Re: [RFC 1/8] Introduce Peer-to-Peer memory (p2pmem) device

From: Logan Gunthorpe
Date: Sun Apr 02 2017 - 13:21:56 EST




On 01/04/17 08:26 PM, Sinan Kaya wrote:
> I recommended a combination of blacklist + p2p capability + BIOS date.
> Not just BIOS date. BIOS date by itself is useless.

Well this proposal doesn't work for me at all. None of my hardware has
the p2p ACS capability and my BIOS date is in 2013 and yet my switch
works perfectly fine. You're going to have to make the case that ACS p2p
capabilities are somehow correlated with a device's ability to move TLPs
between ports with reasonable performance. (For example my sandy bridge
CPU does support p2p transactions fine, it just doesn't have great
performance.) The documentation doesn't suggest this nor can I even find
(via google) any lspci dump that suggest there is hardware that sets
this p2p capability. The ACS P2P flag is meant to indicate something
completely different from what you are proposing using it for: it's
meant to indicate the ability to manage permissions of p2p destined TLPs
not the ability to efficiently transfer them.

> This is when the BIOS date helps so that you don't break existing systems.

I'm not that worried about this code breaking existing systems. There
are significant trade-offs with using p2pmem (ie. you are quite likely
sacrificing performance for memory QOS or upstream PCI bandwidth), and
therefore the user _has_ to specifically say to use it. This is why
we've put a flag in the nvme target code that defaults to off. Thus we
are not going to have a situation where people upgrade their kernels and
see broken or slow systems. People _have_ to make the decision to turn
it on and decide based on their use case whether it's appropriate.

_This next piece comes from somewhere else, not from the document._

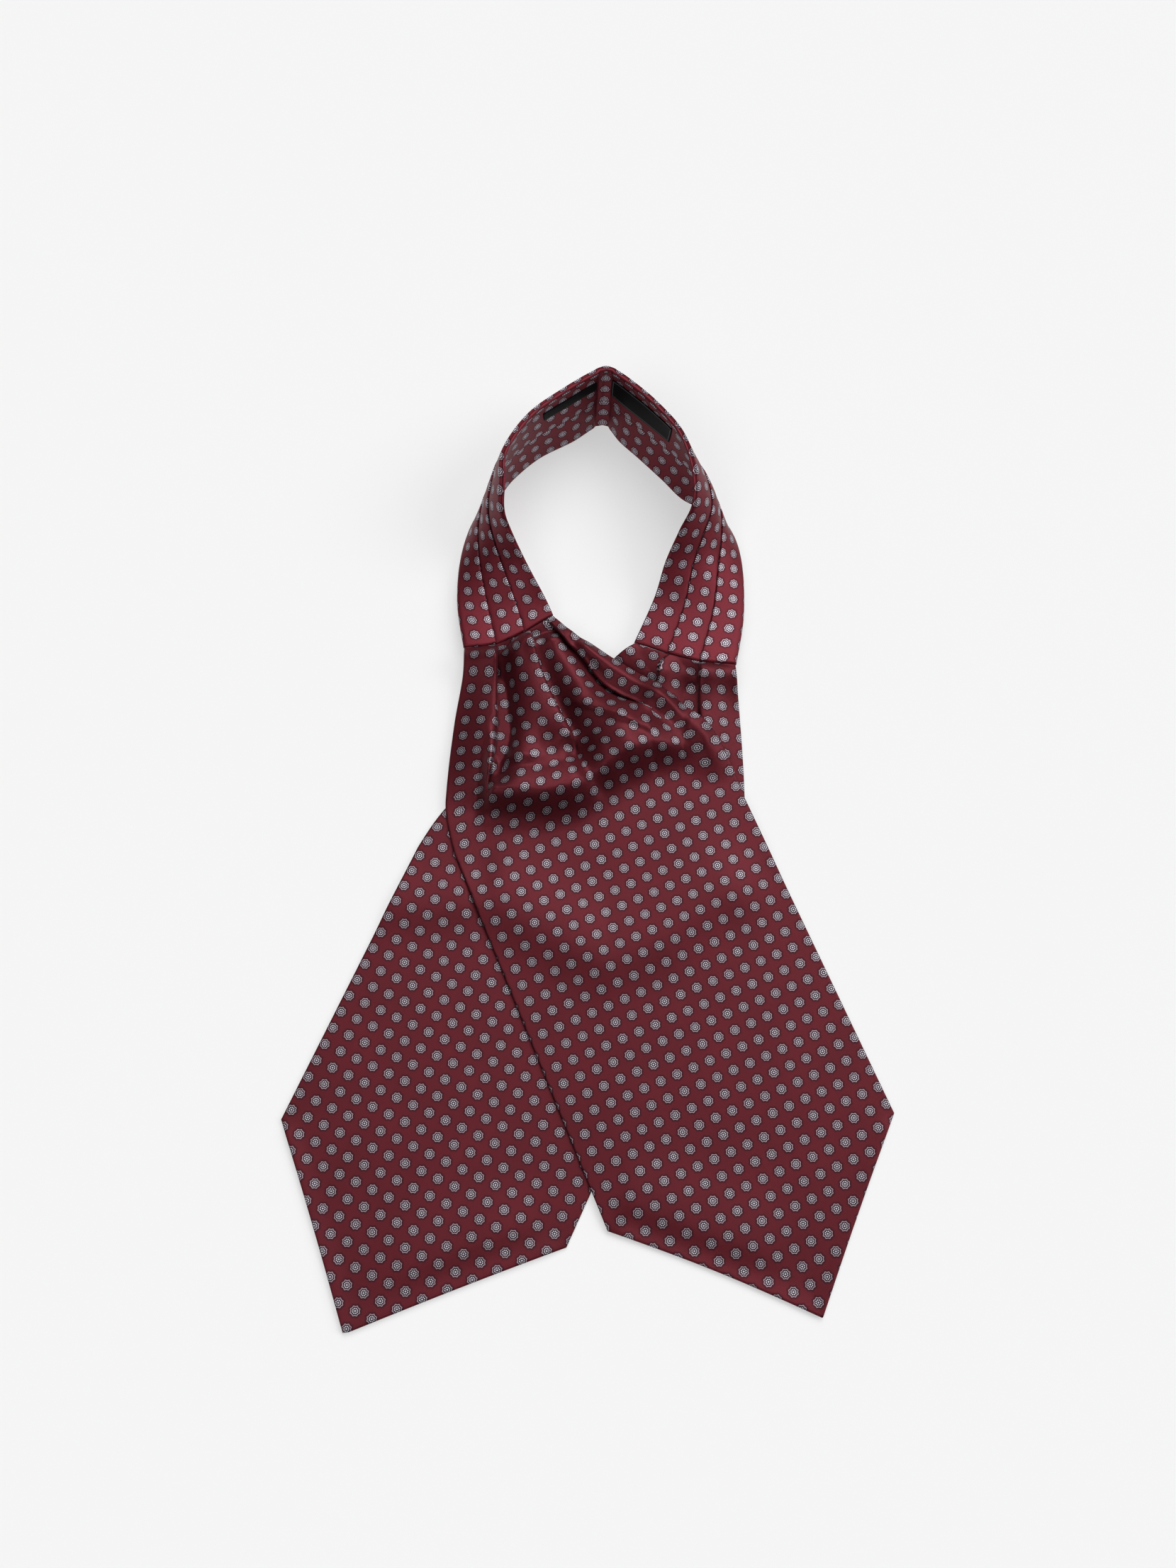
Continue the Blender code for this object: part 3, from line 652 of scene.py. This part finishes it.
def bandProfile():
    wall, step, groove = neckband["wall"], neckband["step"], neckband["groove"]
    first, second = neckband["pleats"]
    outerRow, middleRow, innerRow = neckband["printRows"]
    half = neckband["lapHalf"]
    low = wall - 2.0 * step
    points = []

    def strip(part, start, stop, height, crown, count, row, tuck=0.0):
        for t in np.linspace(0.0, 1.0, count):
            across = start + (stop - start) * t
            rise = crown * math.sin(math.pi * t) - tuck * math.exp(-((across - start) * bandWidth / 1.6) ** 2)
            points.append((across, height + rise, (across - row) * bandWidth, part))

    def lap(part, at, height, rowBefore, rowAfter):
        before, after = (at - rowBefore) * bandWidth, (at - rowAfter) * bandWidth
        for sideways, down, gone in lapShape:
            place = before + (after - before) * gone
            if gone < 0.05:
                place = before + half * sideways * bandWidth
            elif gone < 0.97:
                place = float(plainPlace(place))
            points.append((at + half * sideways, height + (step + groove) * down, place,
                           part if gone < 0.5 else part + 1))

    def layer(part, steps, row):
        for across, height in steps:
            points.append((across, height, (across - row) * bandWidth, part))

    for across, height in ((0.0, 0.9), (-0.004, 1.7), (-0.005, 2.6), (0.0, 3.4), (0.012, 4.0), (0.03, 4.3)):
        points.append((across, height, (across - outerRow) * bandWidth - (wall - height) * 0.6, 0))
    strip(0, 0.05, first + 0.012, wall, 0.35, 12, outerRow)
    lap(0, first, wall, outerRow, middleRow)
    strip(1, first - 0.002, second + 0.012, wall - step, 0.4, 22, middleRow, groove)
    lap(1, second, wall - step, middleRow, innerRow)
    strip(2, second - 0.002, 0.982, low, 0.3, 22, innerRow, groove)
    edge = ((0.992, 0.1), (0.999, 0.35), (1.0, 0.6), (0.996, 0.8), (0.986, 0.86), (0.990, 0.95), (0.994, 1.2),
            (0.990, 1.5), (0.980, 1.58), (0.990, 1.66), (0.999, 1.9), (1.001, 2.3), (0.999, 2.9), (0.994, 3.3),
            (0.984, 3.5))
    for across, drop in edge:
        points.append((across, low - drop, (0.985 - innerRow) * bandWidth + drop, 2))
    # two layers turned over the chin edge, each with its own end
    strip(2, 0.975, 0.950, -0.9, -0.1, 4, 0.785)
    layer(2, ((0.943, -0.82), (0.940, -0.62), (0.946, -0.48), (0.938, -0.44)), 0.86)
    strip(3, 0.930, 0.912, -0.45, -0.05, 4, 0.86)
    layer(3, ((0.906, -0.36), (0.903, -0.12), (0.909, 0.02), (0.901, 0.04)), 0.66)
    strip(3, 0.89, 0.50, 0.0, 0.0, 16, 0.66)
    # the slip-stitched join along the middle of the inner face
    layer(3, ((0.488, 0.0), (0.480, 0.05), (0.475, 0.3), (0.479, 0.5), (0.468, 0.5), (0.455, 0.42)), 0.66)
    strip(4, 0.44, 0.04, 0.35, 0.0, 16, 0.25)
    layer(4, ((0.02, 0.4), (0.008, 0.6)), 0.25)
    return np.array(points)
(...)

> We can't guarentee all switches will work either. See above for instructions
> on when this feature should be enabled.

It's a lot easier to say that all switches will work than it is for root
ports. This is essentially what switches are designed for, so I'd be
surprised to find one that doesn't work. Root ports are the trouble here
seeing it's a lot more likely for them to be designed without
considering that traffic needs to move between ports efficiently. If we
do find extremely broken switches that don't support this then we'd
probably want to create a black list for that. Also, there's
significantly fewer PCI switch products on the market than there are
root port instances, so a black list would be much easier to manage there.

> If we think about logical blocks here, p2pmem is a pci user.

Well technically, the only thing that ties p2pmem to pci is the concept
of which devices to allow it's use with. There's absolutely no reason
why any other bus couldn't use the same code and just say any devices on
that bus allow p2pmem.

>It should
> not walk the bus and search for possible good things by itself. We don't
> usually put code into the kernel's driver directory for specific arch/
> specific devices. There are hundreds of device drivers in the kernel.
> None of them are guarenteed to work in any architecture but they don't
> prohibit use either.

I'd agree that the final code for determining p2p capability should
belong in the pci code. Or more likely an even more generic interface
with struct device that is bus agnostic. Though, I'd hope that a lot of
this could happen later when there are more kernel users actually
wanting to use this code. It's hard to design a generic interface when
you only have one user at present.

> p2pmem is potentially just one of the many users of p2p capability in the
> system.

Yup, we've had similar feedback from Max. However, without knowing the
needs of a generic p2p device at this point, it's hard to consider this
at all. I am open to it though.

Logan